● **Task**
Set down exactly the lines of the listing below, please, beginning with the first and ending with the line that holds "wasm.setup();".

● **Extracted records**
·····

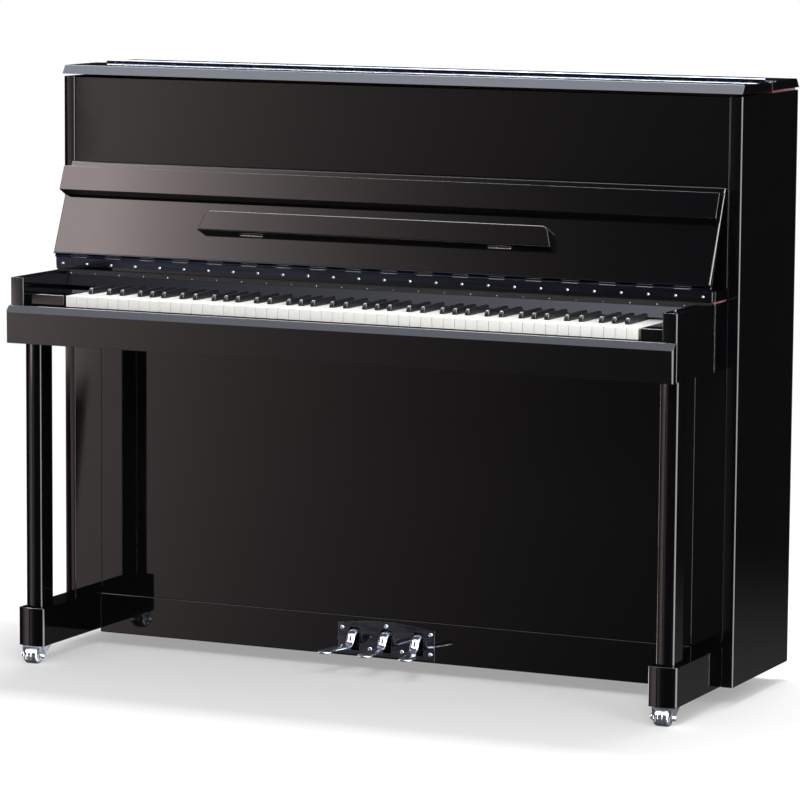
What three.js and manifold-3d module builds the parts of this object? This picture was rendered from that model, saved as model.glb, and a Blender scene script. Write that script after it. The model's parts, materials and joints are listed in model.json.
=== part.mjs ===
// Upright piano in black polyester, as an assembly of its separate pieces.
// Millimetres, +X to the player's right, +Y to the back, +Z up. While it is built, y = 0 is the plane of
// the case sides' front edges; the group at the end puts the origin on the floor under the box's middle.
import * as THREE from "three";
import { mergeVertices } from "three/addons/utils/BufferGeometryUtils.js";
import Module from "manifold-3d";

const wasm = await Module();
wasm.setup();

// ---- Case ----
const caseWidth = 1478; // over the two sides
const caseDepth = 313; // sides, front edge to back edge
const caseTop = 1178.5; // top edge of the sides above the floor
const caseBottom = 37; // bottom edge of the sides and toe blocks
const sideThickness = 25;
const edgeRadius = 3; // rounded polyester edges
const panelThickness = 20;
const panelFit = 0.5; // gap round a removable panel
const seat = 0.3; // gap between a piece and what carries it

// ---- Lid ----
const lidFelt = 5; // felt between the case and the lid
const lidThickness = 17.5;
const lidEndOverhang = 1;
const lidFrontOverhang = 4;
const lidBackOverhang = 4;
const frontLidDepth = 163;
const lidSplit = 2; // gap between the two halves
const lidFrontBevel = 11.5; // top edge stands back by this
const lidBackBevel = 15;
const lidHingeInset = 14; // hinge ends inside the lid's ends

// ---- Long hinges ----
const knuckleLength = 38;
const knuckleGap = 0.6;
const knuckleSides = 6;
const lidHingeRadius = 3;
const lidHingeRise = 2.3; // axis above the lid's top
const lidLeafWidth = 20;
const lidLeafThickness = 1.2;
const lidLeafSetback = 1; // leaf's edge from the lid's edge
const lidLeafRecess = 1.5;
const fallHingeRadius = 3.2;
const fallLeafThickness = 1.2;
const railLeafDrop = 20; // fixed leaf's height below the axis
const hingeRun = 0.4; // running gap between a knuckle and the other leaf

// ---- Keybed, arms, rail ----
const keybedUnderside = 658;
const keybedThickness = 32;
const keybedGap = 26; // keybed's back edge in front of the pin block
const armThickness = 30;
const armFront = 262; // projection in front of the sides
const armTop = 788;
const slipThickness = 19;
const slipTop = 733;
const slipBevel = 13;
const slipEndRadius = 4;
const railFelt = 3;
const railThickness = 21;
const railFront = 78;
const railBack = 24;
const nameBoardThickness = 18;
const nameBoardClear = 3; // foot of the name board above the white keys
const nameBoardInset = 2;
const nameBoardStrip = 11; // upright strip under the rail
const nameBoardReach = 16; // foot in front of the strip
const nameBoardEdge = 2; // height of the foot's blunt edge

// ---- Fallboard, lip and music shelf ----
const leanBack = 22.8; // open fallboard behind the vertical, degrees
const fallAxisForward = 3.5; // hinge axis in front of the rail
const fallAxisRise = 6; // hinge axis above the rail's top
const fallHeel = 3.2; // hinge leaf's outer face above the axis
const fallFace = 11.7; // board's face in front of the axis
const fallThickness = 16;
const fallLength = 196;
const fallEndGap = 1; // inside the plane of the arms' outer faces
const lipThickness = 25;
const lipTopInset = 16.1; // hinge edge of the lip below the board's top edge
const lipBackHeight = 56;
const lipTopSlant = 2.6;
const lipBottomSlant = 1.9;
const lipRodRadius = 2;
const lipGap = 0.4;
const shelfLength = 767; // along its hinge edge
const shelfTaper = 13.5; // each end slants in by this
const shelfHeight = 42;
const shelfThickness = 22;
const shelfLow = 55; // hinge edge above the board's lower end
const shelfHingeRadius = 2;
const shelfHingeLength = 48;
const shelfHingeSpread = 540; // between the two hinges' middles

// ---- Keyboard ----
const whiteCount = 52;
const keyboardMargin = 70.5; // room between the arms and the keys, mean of the two ends
const keyGap = 1;
const keyboardShift = 16.5; // keyboard's middle to the right of the case's middle
const keyFront = 244;
const keyTailGap = 30; // keys' back ends in front of the keybed's back edge
const whiteTop = 755;
const whiteHeight = 22;
const whiteHead = 50;
const blackWidth = 10;
const blackRise = 12;
const blackBackGap = 4; // black keys' back ends in front of the name board's foot
const blackFrontSlope = 5;
const blackFrontGap = 1.6; // white key's shoulder to the black key's front
const blackSpread = 3; // outer black keys lean away from the middle of their group
const balanceLine = 19; // in front of the sides' front plane
const balanceRidge = 6; // width of the balance rail's bearing edge
const balanceBevel = 6; // height of the slopes beside it
const keyDip = 10;
const railWidth = 34;
const crossMember = 14; // height of the key frame's cross members
const blockGap = 5; // key block to the nearest key
const linkWidth = 5; // bar that joins the keys of one note name
const linkHeight = 6;
const linkDrop = 9; // bar's top below the keys
const linkMargin = 12; // outermost bars from the white keys' heads and from the rails

// ---- Legs, toe blocks, lower case ----
const toeWidth = 58;
const toeTop = 115;
const toeFront = 239;
const toeRadius = 14;
const legWidth = 36;
const legDepth = 50;
const legSetback = 13;
const legRadius = 7;
const pilasterWidth = 61;
const toeRailBottom = 29.5;
const toeRailTop = 112;
const toeRailThickness = 25;
const bottomBoardThickness = 17;

// ---- Pedals ----
const pedalSpacing = 71;
const pedalWidth = 17;
const pedalReach = 112; // tongue tip in front of the plate
const tongueTop = 57;
const tongueThickness = 7;
const tongueWidth = 30;
const tongueToe = 30; // length of the tongue's broad end
const pedalTail = 22; // behind the axle
const tongueSplay = 18; // outer tongues bend outwards
const pedalAxisBack = 50;
const pedalAxisHeight = 78;
const pedalAxleRadius = 4;
const axleClearance = 0.4;
const shankHeight = 12;
const slotWidth = 23;
const slotBottom = 42;
const slotTop = 89;
const plateWidth = 214;
const plateBottom = 34;
const plateEndTop = 96;
const plateCrown = 9.5; // arched top above its ends
const plateThickness = 2.5;
const screwInset = 9; // from the plate's ends and top
const lowScrewRise = 13;
const screwRadius = 3.2;
const screwHead = 1.2;
const cheekThickness = 8;

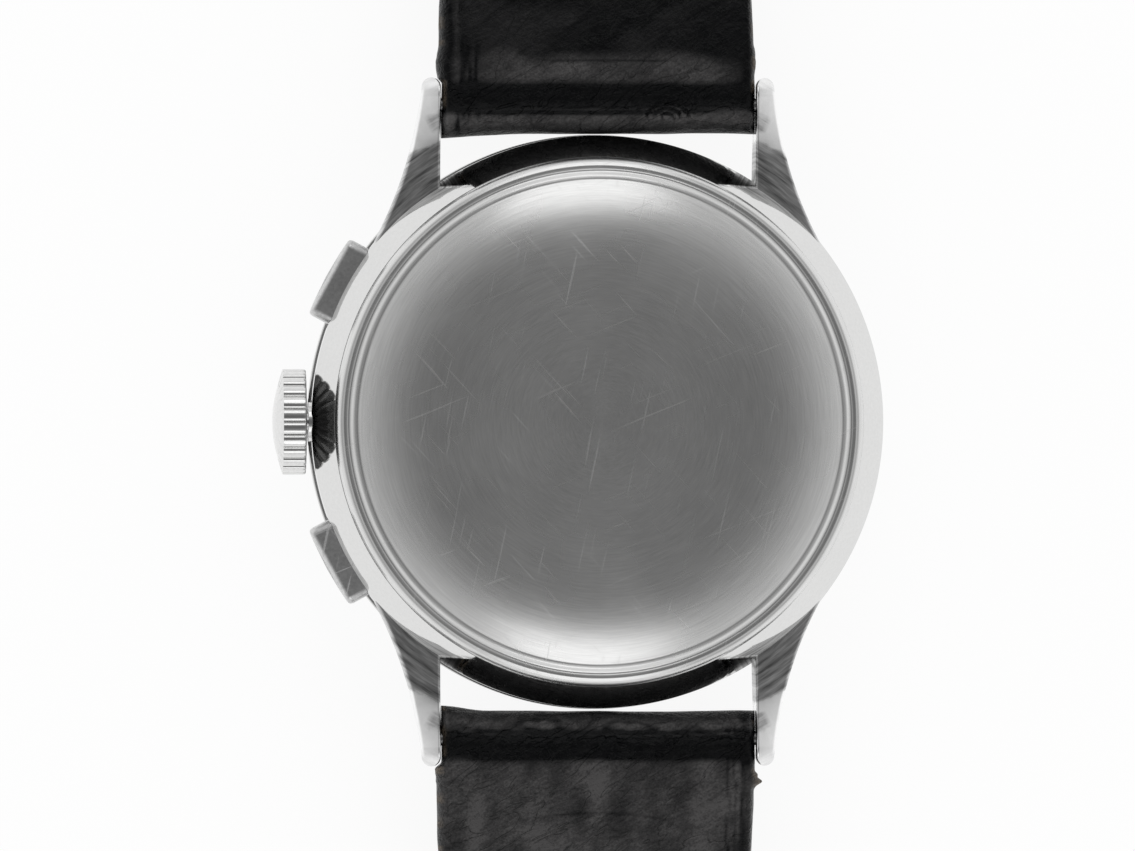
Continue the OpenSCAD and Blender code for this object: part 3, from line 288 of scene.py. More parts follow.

·····

● **Written answer**
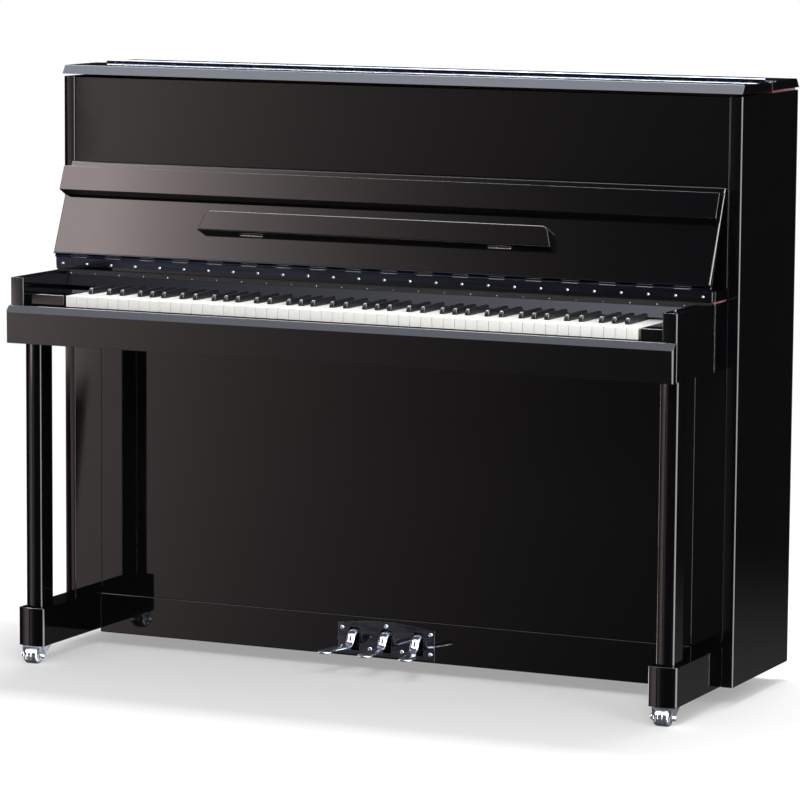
What three.js and manifold-3d module builds the parts of this object? This picture was rendered from that model, saved as model.glb, and a Blender scene script. Write that script after it. The model's parts, materials and joints are listed in model.json.
=== part.mjs ===
// Upright piano in black polyester, as an assembly of its separate pieces.
// Millimetres, +X to the player's right, +Y to the back, +Z up. While it is built, y = 0 is the plane of
// the case sides' front edges; the group at the end puts the origin on the floor under the box's middle.
import * as THREE from "three";
import { mergeVertices } from "three/addons/utils/BufferGeometryUtils.js";
import Module from "manifold-3d";

const wasm = await Module();
wasm.setup();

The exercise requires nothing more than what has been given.